- [Given material]:

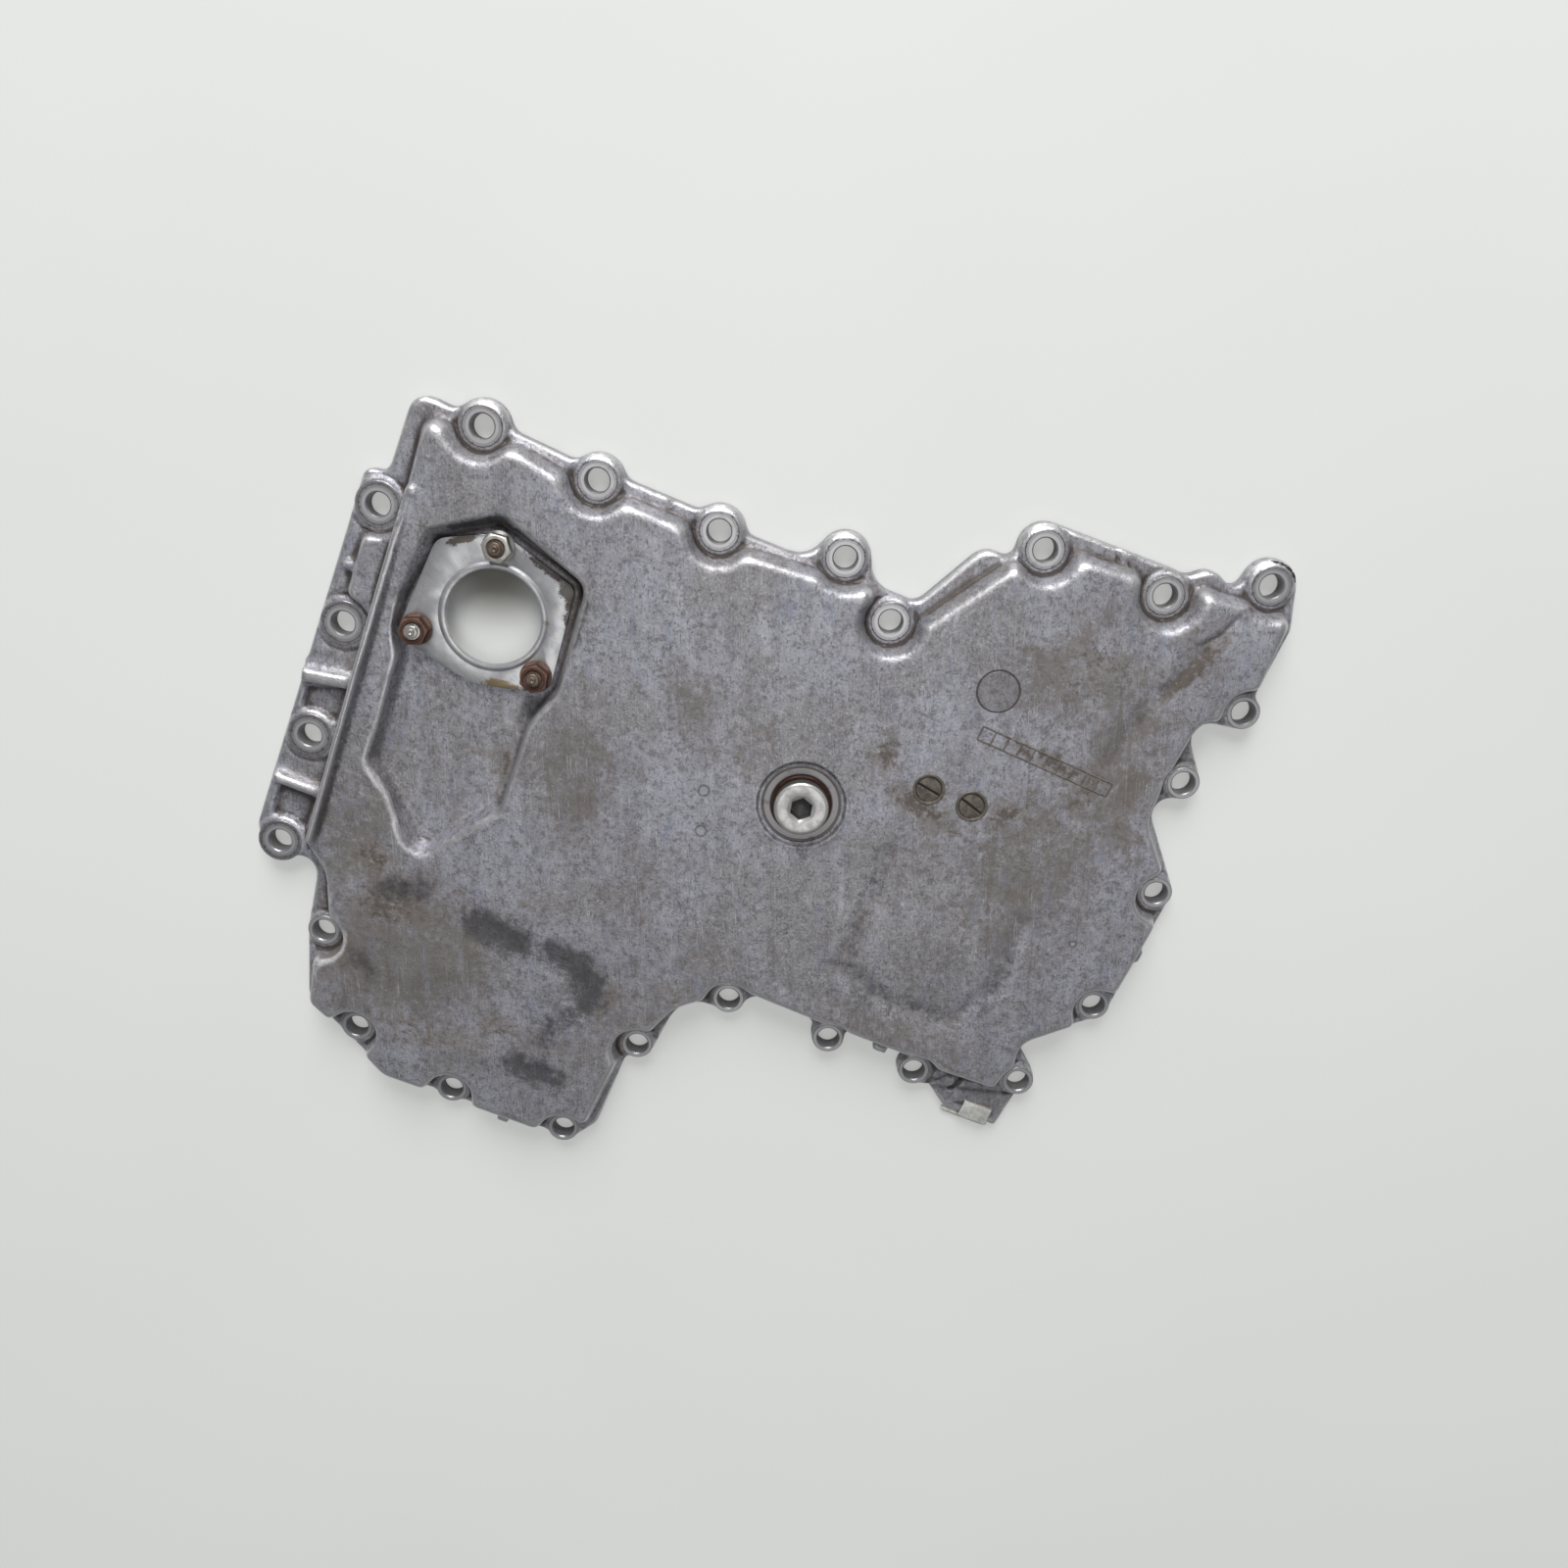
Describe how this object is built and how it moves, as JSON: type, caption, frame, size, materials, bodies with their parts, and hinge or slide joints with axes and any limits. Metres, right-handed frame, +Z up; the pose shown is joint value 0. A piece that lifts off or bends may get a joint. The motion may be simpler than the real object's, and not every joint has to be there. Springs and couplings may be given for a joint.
{
  "type": "oil pan",
  "caption": "Low die-cast oil pan with a scalloped bolted rim, a sensor plate in a recessed pocket and a drain plug.",
  "frame": {"origin": "centre of the bounding box on the gasket face", "axes": "+Z up out of the pan's outer face, +X along the longer side from the engine mount strip to the opposite edge"},
  "size_m": [0.3572, 0.3444, 0.021],
  "materials": {
    "cast_aluminium": "as cast, dirty",
    "plate_steel": "plated, stained",
    "seal_rubber": "matt",
    "stud_steel": "worn, rusty",
    "zinc_steel": "zinc plated",
    "rusty_steel": "rusty",
    "plug_steel": "worn plating",
    "washer_copper": "tarnished copper",
    "spring_steel": "satin"
  },
  "bodies": {
    "root": {"pan_casting": "cast_aluminium", "sensor_flange_plate": "plate_steel", "flange_seal": "seal_rubber", "stud_1": "stud_steel", "stud_2": "stud_steel", "stud_3": "stud_steel", "flange_nut_1": "zinc_steel", "flange_nut_2": "rusty_steel", "flange_nut_3": "rusty_steel", "drain_plug": "plug_steel", "drain_plug_washer": "washer_copper", "spring_clip": "spring_steel"}
  },
  "joints": []
}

- [Written request]: Extract, word for word, each line of the listing above.

- [Correct answer]:
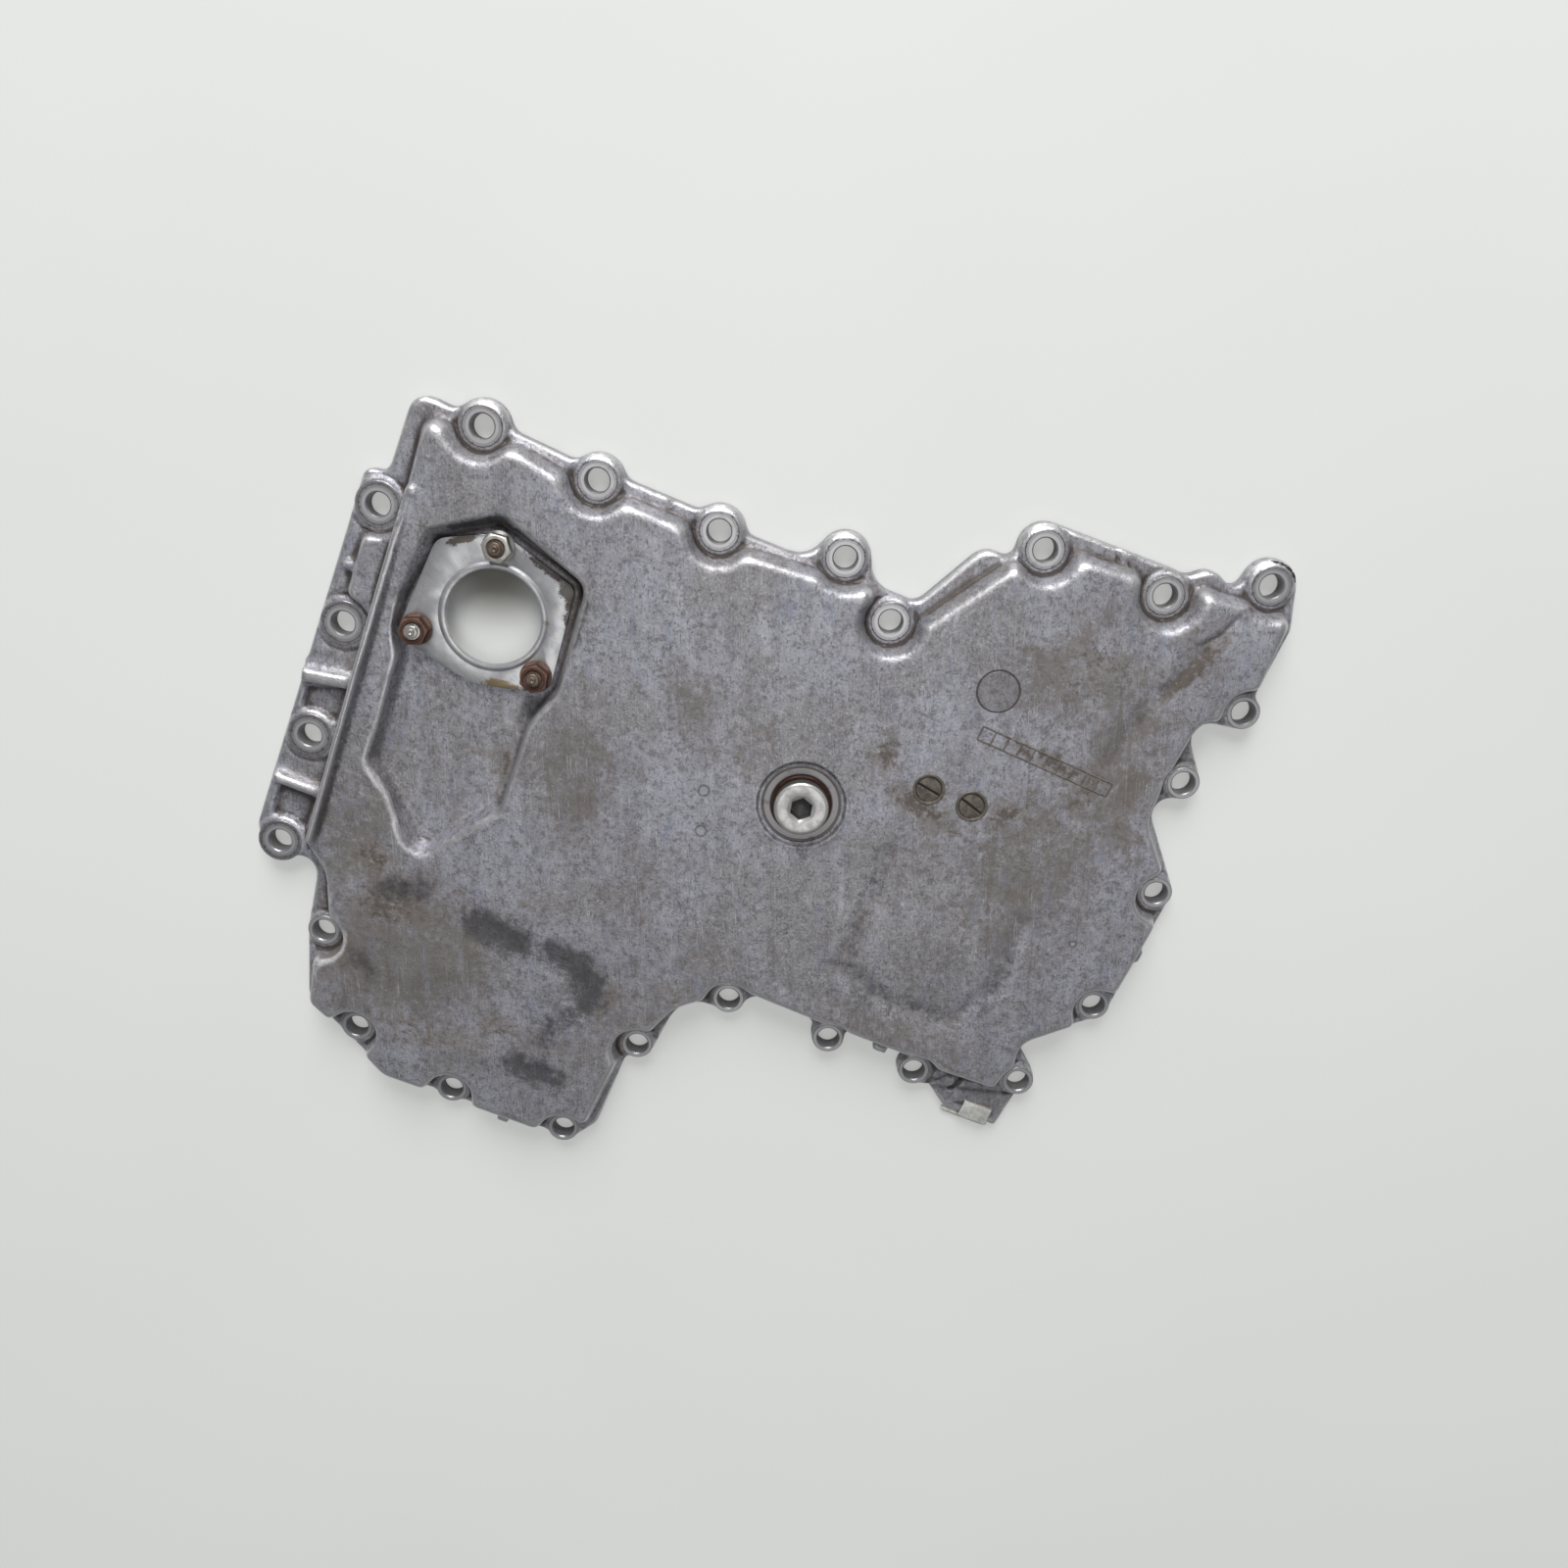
Describe how this object is built and how it moves, as JSON: type, caption, frame, size, materials, bodies with their parts, and hinge or slide joints with axes and any limits. Metres, right-handed frame, +Z up; the pose shown is joint value 0. A piece that lifts off or bends may get a joint. The motion may be simpler than the real object's, and not every joint has to be there. Springs and couplings may be given for a joint.
{
  "type": "oil pan",
  "caption": "Low die-cast oil pan with a scalloped bolted rim, a sensor plate in a recessed pocket and a drain plug.",
  "frame": {"origin": "centre of the bounding box on the gasket face", "axes": "+Z up out of the pan's outer face, +X along the longer side from the engine mount strip to the opposite edge"},
  "size_m": [0.3572, 0.3444, 0.021],
  "materials": {
    "cast_aluminium": "as cast, dirty",
    "plate_steel": "plated, stained",
    "seal_rubber": "matt",
    "stud_steel": "worn, rusty",
    "zinc_steel": "zinc plated",
    "rusty_steel": "rusty",
    "plug_steel": "worn plating",
    "washer_copper": "tarnished copper",
    "spring_steel": "satin"
  },
  "bodies": {
    "root": {"pan_casting": "cast_aluminium", "sensor_flange_plate": "plate_steel", "flange_seal": "seal_rubber", "stud_1": "stud_steel", "stud_2": "stud_steel", "stud_3": "stud_steel", "flange_nut_1": "zinc_steel", "flange_nut_2": "rusty_steel", "flange_nut_3": "rusty_steel", "drain_plug": "plug_steel", "drain_plug_washer": "washer_copper", "spring_clip": "spring_steel"}
  },
  "joints": []
}